--- Input data ---

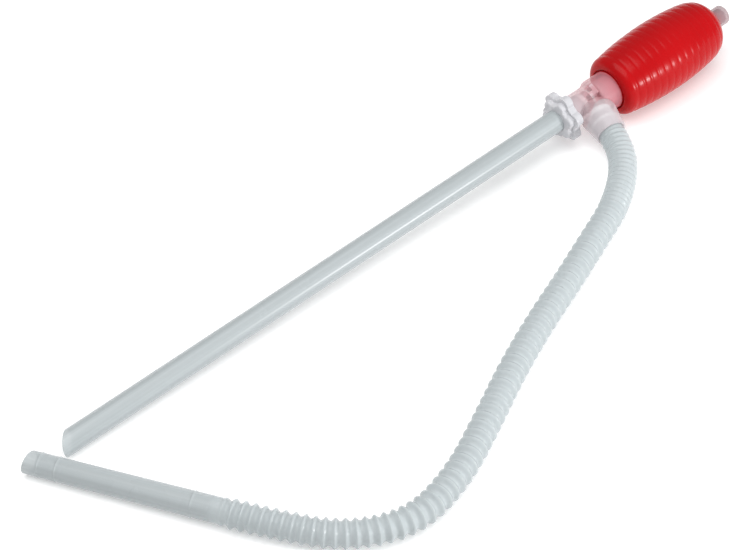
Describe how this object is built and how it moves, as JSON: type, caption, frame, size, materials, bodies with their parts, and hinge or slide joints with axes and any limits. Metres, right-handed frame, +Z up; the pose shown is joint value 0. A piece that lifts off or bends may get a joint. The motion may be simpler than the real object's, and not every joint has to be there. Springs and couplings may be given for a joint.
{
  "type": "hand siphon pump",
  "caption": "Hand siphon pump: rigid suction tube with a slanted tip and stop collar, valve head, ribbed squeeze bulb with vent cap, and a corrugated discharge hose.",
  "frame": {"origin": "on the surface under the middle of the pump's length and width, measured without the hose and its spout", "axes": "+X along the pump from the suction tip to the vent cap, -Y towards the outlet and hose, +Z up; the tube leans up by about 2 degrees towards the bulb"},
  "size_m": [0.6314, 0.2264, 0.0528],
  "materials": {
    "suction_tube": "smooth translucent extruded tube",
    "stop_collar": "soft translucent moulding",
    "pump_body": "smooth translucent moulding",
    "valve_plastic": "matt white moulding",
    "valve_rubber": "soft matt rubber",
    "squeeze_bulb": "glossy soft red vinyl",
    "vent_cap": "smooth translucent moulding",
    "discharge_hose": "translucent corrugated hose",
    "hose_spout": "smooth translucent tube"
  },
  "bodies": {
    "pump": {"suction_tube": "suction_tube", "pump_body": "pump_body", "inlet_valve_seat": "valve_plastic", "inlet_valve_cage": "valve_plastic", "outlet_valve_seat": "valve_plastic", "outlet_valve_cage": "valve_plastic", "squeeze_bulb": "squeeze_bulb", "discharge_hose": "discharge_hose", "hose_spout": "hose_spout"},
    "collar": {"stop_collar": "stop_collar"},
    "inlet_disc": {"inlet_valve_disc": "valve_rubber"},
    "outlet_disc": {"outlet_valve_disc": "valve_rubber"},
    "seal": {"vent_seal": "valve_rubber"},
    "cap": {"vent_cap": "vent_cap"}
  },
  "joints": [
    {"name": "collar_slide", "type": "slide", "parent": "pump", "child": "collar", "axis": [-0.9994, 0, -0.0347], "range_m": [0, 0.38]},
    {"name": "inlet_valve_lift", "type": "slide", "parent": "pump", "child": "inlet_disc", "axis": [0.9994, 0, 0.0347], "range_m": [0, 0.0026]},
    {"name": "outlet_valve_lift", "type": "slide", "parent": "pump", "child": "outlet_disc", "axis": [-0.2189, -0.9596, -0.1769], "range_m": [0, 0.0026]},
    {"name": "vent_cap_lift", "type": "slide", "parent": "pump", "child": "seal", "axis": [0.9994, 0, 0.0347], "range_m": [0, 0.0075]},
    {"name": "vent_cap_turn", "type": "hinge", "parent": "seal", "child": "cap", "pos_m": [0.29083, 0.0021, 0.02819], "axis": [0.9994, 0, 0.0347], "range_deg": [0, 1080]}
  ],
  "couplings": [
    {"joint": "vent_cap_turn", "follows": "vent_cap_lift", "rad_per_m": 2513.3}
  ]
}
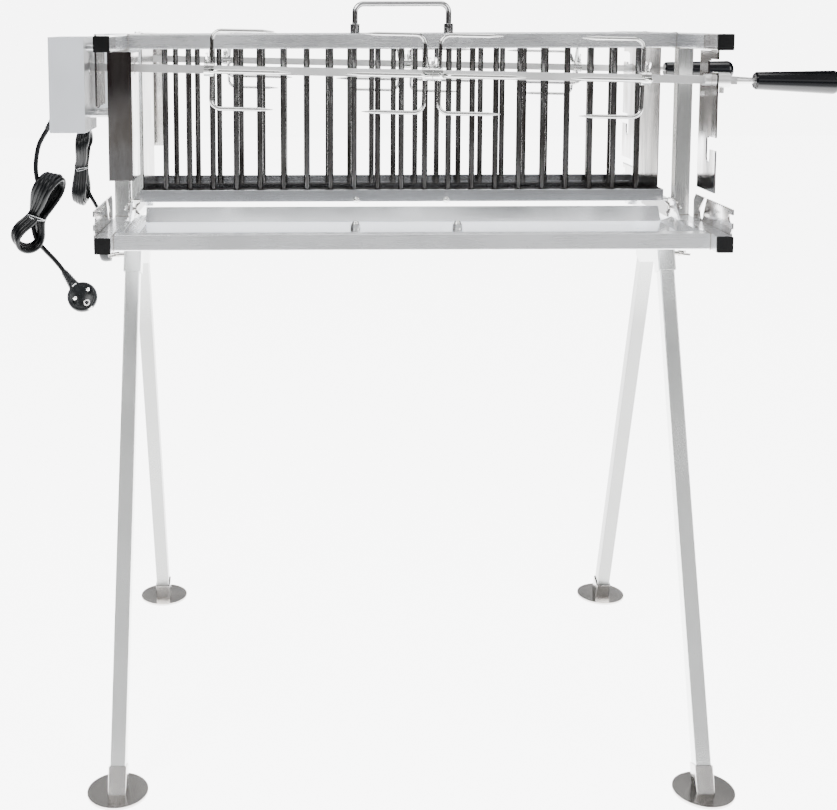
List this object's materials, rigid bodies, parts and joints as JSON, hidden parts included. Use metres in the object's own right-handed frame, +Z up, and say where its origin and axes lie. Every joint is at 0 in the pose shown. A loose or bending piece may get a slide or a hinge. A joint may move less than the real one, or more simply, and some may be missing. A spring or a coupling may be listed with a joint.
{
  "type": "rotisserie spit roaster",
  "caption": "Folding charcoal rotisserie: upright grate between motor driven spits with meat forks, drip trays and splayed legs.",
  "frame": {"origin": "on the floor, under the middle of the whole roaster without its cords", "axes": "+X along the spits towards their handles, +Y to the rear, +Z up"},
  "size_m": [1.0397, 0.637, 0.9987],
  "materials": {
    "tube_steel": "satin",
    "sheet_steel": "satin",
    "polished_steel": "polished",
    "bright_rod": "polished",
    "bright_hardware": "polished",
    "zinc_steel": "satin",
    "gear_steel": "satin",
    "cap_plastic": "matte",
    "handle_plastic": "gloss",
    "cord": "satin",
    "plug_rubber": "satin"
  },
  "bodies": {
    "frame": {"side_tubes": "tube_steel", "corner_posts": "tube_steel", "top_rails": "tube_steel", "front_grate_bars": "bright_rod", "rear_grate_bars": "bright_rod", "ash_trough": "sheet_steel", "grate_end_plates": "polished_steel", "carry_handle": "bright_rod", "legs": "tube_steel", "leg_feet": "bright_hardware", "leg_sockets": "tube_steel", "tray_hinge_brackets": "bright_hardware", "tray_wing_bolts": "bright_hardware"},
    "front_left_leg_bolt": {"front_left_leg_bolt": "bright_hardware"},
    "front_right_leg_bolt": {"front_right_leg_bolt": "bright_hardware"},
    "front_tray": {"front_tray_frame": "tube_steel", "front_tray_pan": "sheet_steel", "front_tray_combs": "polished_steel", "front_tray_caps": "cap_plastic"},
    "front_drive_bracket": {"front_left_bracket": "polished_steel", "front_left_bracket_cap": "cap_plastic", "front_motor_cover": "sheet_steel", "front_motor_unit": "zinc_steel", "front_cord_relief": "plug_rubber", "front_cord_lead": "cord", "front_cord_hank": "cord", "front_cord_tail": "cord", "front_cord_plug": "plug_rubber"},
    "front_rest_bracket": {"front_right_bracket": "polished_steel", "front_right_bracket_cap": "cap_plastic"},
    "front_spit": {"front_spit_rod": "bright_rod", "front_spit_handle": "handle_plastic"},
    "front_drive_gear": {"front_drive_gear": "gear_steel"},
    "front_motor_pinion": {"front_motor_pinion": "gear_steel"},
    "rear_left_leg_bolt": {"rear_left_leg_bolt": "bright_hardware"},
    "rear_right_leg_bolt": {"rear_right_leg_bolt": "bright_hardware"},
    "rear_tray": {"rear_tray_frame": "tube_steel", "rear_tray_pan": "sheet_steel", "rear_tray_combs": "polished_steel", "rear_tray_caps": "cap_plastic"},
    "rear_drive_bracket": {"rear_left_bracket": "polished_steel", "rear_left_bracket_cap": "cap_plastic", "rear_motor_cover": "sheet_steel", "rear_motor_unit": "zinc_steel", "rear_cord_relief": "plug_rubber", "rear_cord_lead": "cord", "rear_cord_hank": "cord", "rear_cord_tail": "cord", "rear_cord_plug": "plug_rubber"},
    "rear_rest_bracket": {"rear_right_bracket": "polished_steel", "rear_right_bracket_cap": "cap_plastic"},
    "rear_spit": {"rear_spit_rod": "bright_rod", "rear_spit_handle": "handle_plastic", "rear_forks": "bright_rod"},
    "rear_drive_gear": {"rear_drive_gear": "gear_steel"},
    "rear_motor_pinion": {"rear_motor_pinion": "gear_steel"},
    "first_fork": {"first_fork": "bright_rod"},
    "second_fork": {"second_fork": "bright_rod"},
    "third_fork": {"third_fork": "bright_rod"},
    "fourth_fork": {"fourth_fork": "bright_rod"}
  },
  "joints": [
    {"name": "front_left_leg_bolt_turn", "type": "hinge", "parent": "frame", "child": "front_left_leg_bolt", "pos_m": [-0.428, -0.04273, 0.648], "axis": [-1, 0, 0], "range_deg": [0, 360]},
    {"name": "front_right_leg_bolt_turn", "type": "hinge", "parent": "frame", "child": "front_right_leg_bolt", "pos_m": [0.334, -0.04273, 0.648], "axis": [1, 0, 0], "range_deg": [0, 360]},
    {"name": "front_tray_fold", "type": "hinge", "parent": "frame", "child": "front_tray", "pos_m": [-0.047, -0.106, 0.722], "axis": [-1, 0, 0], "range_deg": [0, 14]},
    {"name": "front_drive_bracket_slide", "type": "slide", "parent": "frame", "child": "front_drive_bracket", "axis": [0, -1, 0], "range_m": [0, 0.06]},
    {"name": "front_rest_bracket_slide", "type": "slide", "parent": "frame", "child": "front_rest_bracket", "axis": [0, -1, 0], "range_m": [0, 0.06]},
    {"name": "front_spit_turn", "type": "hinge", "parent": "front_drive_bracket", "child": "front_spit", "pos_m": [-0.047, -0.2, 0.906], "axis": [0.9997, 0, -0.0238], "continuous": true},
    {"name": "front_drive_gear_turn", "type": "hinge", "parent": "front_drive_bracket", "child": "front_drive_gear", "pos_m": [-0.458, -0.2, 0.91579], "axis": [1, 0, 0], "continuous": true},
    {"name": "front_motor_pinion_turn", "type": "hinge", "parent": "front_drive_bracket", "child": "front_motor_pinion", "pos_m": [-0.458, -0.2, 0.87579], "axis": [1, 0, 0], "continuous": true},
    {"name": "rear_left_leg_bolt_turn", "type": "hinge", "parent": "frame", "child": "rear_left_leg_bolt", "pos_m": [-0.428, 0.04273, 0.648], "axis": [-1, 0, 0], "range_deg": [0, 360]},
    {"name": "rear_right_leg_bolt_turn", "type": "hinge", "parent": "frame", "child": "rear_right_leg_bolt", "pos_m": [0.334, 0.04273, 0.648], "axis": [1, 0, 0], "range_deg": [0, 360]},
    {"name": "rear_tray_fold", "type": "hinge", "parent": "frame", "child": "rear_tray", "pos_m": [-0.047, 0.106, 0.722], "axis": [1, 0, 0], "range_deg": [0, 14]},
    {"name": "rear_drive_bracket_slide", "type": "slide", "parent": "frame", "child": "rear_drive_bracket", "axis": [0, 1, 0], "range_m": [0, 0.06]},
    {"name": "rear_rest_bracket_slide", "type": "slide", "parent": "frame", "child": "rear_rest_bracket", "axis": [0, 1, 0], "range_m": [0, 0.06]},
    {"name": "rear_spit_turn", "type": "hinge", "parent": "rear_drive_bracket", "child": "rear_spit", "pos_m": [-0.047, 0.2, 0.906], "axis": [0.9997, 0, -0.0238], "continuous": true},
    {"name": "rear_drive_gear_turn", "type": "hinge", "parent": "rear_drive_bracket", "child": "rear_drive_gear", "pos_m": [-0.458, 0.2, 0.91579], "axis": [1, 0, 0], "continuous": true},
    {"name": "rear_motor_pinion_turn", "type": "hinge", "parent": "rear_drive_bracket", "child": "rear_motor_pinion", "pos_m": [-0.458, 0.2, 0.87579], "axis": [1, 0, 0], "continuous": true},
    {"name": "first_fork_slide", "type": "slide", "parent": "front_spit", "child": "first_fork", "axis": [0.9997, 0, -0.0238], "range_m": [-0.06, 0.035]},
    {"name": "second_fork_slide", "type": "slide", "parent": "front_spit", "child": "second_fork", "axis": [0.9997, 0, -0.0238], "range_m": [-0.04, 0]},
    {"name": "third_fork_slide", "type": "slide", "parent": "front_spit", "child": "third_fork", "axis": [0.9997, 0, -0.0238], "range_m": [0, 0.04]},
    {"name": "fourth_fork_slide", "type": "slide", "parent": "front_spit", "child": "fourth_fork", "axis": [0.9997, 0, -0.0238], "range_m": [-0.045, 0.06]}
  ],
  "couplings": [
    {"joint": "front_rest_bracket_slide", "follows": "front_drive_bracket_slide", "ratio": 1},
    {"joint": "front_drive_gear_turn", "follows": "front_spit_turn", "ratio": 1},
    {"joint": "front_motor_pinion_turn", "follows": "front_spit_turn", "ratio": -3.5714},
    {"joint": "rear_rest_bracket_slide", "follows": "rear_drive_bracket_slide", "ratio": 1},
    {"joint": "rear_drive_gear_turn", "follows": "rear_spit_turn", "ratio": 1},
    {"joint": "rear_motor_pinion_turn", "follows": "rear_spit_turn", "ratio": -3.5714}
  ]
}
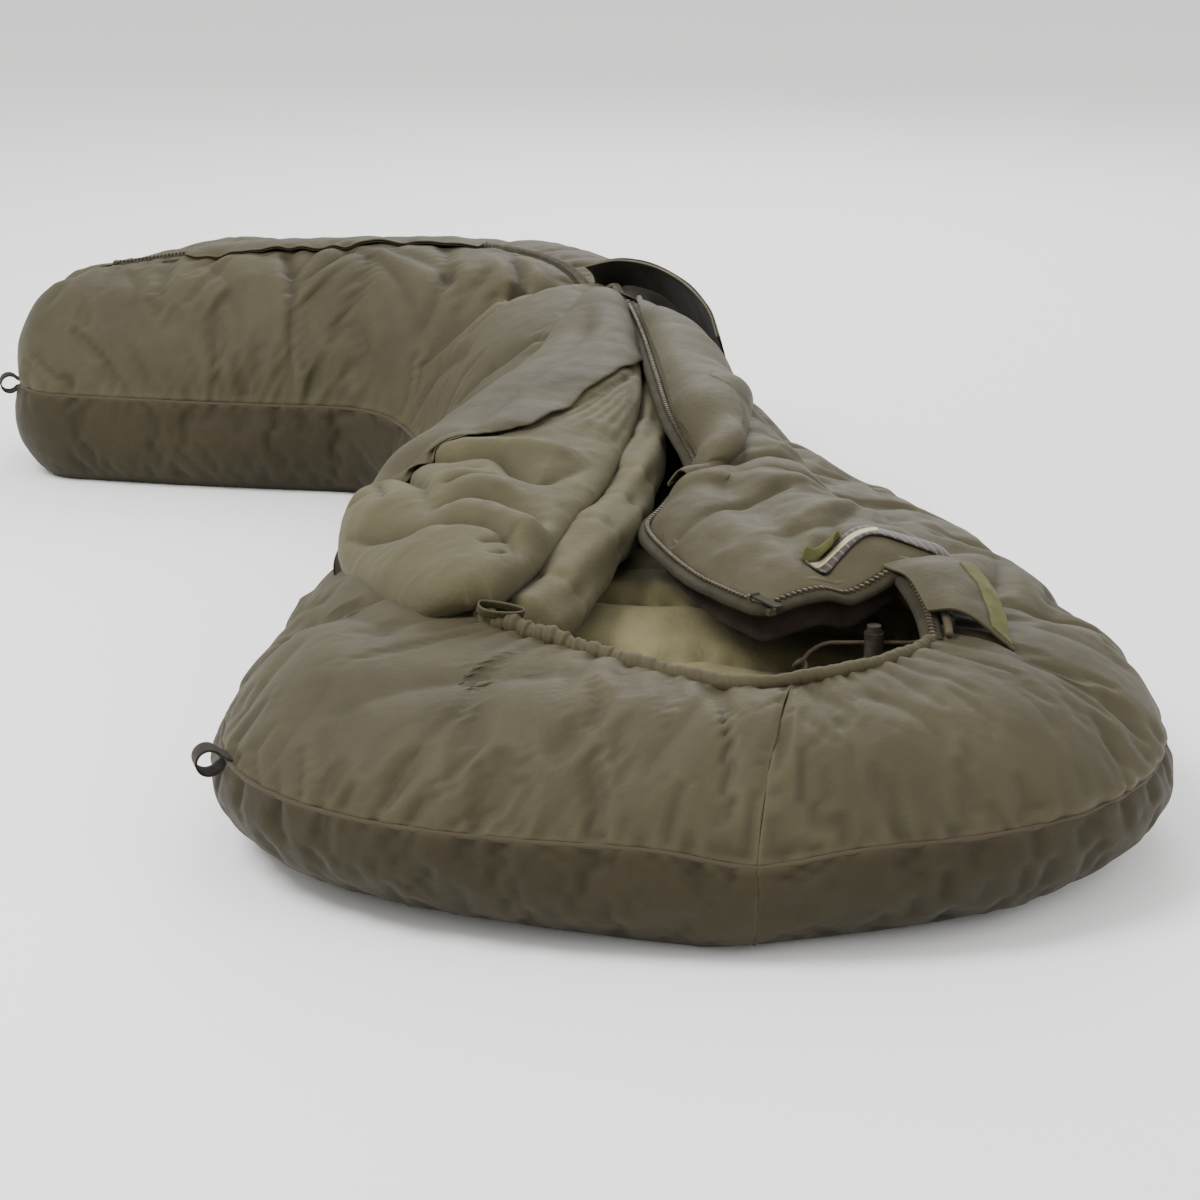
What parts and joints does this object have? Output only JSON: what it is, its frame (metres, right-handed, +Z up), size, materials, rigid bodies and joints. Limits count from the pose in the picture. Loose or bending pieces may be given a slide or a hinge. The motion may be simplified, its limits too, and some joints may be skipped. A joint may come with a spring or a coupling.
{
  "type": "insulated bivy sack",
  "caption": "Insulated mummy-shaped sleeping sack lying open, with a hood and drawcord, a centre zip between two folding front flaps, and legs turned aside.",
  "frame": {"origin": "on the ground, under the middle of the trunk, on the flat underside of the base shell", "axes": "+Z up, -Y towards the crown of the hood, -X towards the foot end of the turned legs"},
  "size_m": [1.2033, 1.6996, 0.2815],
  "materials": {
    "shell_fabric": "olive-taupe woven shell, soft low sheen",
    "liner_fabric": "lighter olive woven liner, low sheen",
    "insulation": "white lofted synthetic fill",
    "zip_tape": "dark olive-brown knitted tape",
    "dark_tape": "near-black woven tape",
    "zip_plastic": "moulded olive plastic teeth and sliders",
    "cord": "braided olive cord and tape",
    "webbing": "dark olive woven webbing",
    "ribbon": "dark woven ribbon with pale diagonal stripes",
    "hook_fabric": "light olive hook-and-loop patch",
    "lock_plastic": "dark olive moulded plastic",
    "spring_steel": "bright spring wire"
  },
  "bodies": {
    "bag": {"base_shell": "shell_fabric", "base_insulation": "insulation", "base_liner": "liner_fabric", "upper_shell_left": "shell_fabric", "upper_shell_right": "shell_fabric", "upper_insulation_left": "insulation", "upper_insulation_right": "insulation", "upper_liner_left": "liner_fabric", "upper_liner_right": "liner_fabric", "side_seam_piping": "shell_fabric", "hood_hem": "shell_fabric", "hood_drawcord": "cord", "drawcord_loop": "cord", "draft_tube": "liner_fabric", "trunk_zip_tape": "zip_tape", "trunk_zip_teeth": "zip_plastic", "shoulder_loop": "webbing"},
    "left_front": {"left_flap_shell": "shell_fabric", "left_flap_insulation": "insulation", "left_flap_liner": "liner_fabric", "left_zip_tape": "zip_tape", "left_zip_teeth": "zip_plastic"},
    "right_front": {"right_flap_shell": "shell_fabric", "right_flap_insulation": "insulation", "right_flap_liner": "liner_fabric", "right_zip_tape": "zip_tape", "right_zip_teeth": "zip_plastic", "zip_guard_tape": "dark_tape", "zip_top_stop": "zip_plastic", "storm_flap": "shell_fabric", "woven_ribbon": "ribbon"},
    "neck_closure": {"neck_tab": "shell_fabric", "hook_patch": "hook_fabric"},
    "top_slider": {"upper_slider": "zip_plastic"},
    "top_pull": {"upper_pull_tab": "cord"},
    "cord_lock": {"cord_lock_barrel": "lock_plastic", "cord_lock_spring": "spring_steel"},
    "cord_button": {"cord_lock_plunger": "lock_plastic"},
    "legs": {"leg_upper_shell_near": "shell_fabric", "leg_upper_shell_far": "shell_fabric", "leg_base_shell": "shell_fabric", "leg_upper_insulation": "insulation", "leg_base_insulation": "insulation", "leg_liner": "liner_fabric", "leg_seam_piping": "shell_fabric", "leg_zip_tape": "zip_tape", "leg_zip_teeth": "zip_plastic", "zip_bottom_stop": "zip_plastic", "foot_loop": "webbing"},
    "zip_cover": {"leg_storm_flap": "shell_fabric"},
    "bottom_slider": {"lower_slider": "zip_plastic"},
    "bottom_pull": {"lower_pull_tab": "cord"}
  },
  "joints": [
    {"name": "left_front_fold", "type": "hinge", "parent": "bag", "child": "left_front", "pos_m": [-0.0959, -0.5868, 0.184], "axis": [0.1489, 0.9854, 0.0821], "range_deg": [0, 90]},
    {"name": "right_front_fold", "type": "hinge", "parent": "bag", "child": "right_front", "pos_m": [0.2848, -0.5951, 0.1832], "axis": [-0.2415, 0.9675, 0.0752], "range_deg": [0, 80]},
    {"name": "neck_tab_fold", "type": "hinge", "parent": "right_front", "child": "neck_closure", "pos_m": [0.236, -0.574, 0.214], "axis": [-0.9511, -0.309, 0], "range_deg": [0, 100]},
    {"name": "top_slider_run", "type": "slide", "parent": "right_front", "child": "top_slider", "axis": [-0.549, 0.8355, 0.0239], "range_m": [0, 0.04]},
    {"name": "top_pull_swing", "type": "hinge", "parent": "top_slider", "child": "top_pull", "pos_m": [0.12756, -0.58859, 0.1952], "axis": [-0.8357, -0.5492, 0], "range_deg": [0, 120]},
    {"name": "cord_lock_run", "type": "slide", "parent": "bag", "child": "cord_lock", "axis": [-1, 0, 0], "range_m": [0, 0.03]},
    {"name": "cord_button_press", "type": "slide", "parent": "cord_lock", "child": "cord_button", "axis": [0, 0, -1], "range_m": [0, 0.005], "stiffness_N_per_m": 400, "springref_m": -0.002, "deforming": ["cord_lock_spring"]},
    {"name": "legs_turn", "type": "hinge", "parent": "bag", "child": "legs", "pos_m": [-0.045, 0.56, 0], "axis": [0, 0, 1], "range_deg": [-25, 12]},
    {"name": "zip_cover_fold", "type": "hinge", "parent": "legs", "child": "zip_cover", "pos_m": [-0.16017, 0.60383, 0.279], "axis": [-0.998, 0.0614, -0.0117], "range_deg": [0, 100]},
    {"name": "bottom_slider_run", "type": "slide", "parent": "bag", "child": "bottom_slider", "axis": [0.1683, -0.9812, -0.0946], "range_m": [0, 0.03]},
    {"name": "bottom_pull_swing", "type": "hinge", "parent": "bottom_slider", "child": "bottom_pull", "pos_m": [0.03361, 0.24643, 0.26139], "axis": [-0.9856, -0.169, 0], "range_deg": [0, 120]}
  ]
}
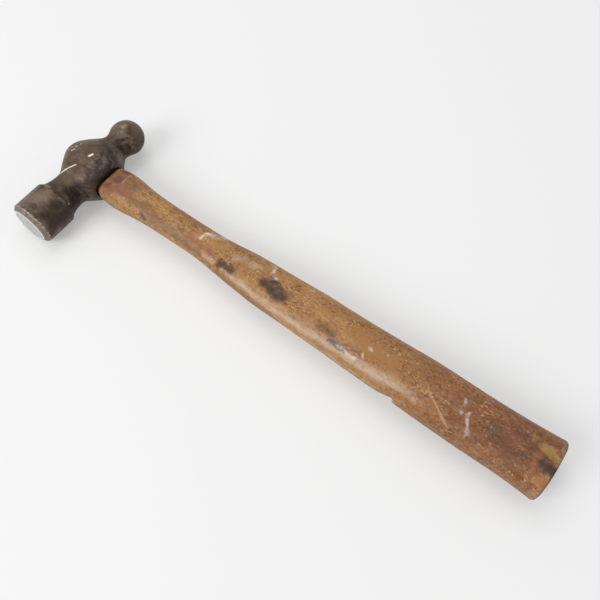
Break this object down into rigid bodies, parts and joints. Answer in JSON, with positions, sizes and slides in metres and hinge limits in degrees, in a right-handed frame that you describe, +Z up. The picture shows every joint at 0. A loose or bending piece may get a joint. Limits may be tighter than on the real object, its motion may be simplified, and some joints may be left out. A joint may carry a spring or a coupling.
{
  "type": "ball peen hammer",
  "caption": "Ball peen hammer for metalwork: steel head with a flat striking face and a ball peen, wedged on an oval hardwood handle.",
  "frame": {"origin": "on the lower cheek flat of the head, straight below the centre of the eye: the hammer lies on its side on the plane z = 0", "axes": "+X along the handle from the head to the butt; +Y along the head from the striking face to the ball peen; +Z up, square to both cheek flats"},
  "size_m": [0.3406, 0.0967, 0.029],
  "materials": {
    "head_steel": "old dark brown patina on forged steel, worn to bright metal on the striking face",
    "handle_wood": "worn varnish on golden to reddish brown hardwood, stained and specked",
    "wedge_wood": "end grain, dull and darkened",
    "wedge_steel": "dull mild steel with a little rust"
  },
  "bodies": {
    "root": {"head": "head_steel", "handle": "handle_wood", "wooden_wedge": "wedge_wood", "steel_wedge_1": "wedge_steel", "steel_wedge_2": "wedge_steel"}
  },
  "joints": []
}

---

Copy, character for character, the lines from the line that holds "Break this object" through the final line of the records above.

Worked solution:
Break this object down into rigid bodies, parts and joints. Answer in JSON, with positions, sizes and slides in metres and hinge limits in degrees, in a right-handed frame that you describe, +Z up. The picture shows every joint at 0. A loose or bending piece may get a joint. Limits may be tighter than on the real object, its motion may be simplified, and some joints may be left out. A joint may carry a spring or a coupling.
{
  "type": "ball peen hammer",
  "caption": "Ball peen hammer for metalwork: steel head with a flat striking face and a ball peen, wedged on an oval hardwood handle.",
  "frame": {"origin": "on the lower cheek flat of the head, straight below the centre of the eye: the hammer lies on its side on the plane z = 0", "axes": "+X along the handle from the head to the butt; +Y along the head from the striking face to the ball peen; +Z up, square to both cheek flats"},
  "size_m": [0.3406, 0.0967, 0.029],
  "materials": {
    "head_steel": "old dark brown patina on forged steel, worn to bright metal on the striking face",
    "handle_wood": "worn varnish on golden to reddish brown hardwood, stained and specked",
    "wedge_wood": "end grain, dull and darkened",
    "wedge_steel": "dull mild steel with a little rust"
  },
  "bodies": {
    "root": {"head": "head_steel", "handle": "handle_wood", "wooden_wedge": "wedge_wood", "steel_wedge_1": "wedge_steel", "steel_wedge_2": "wedge_steel"}
  },
  "joints": []
}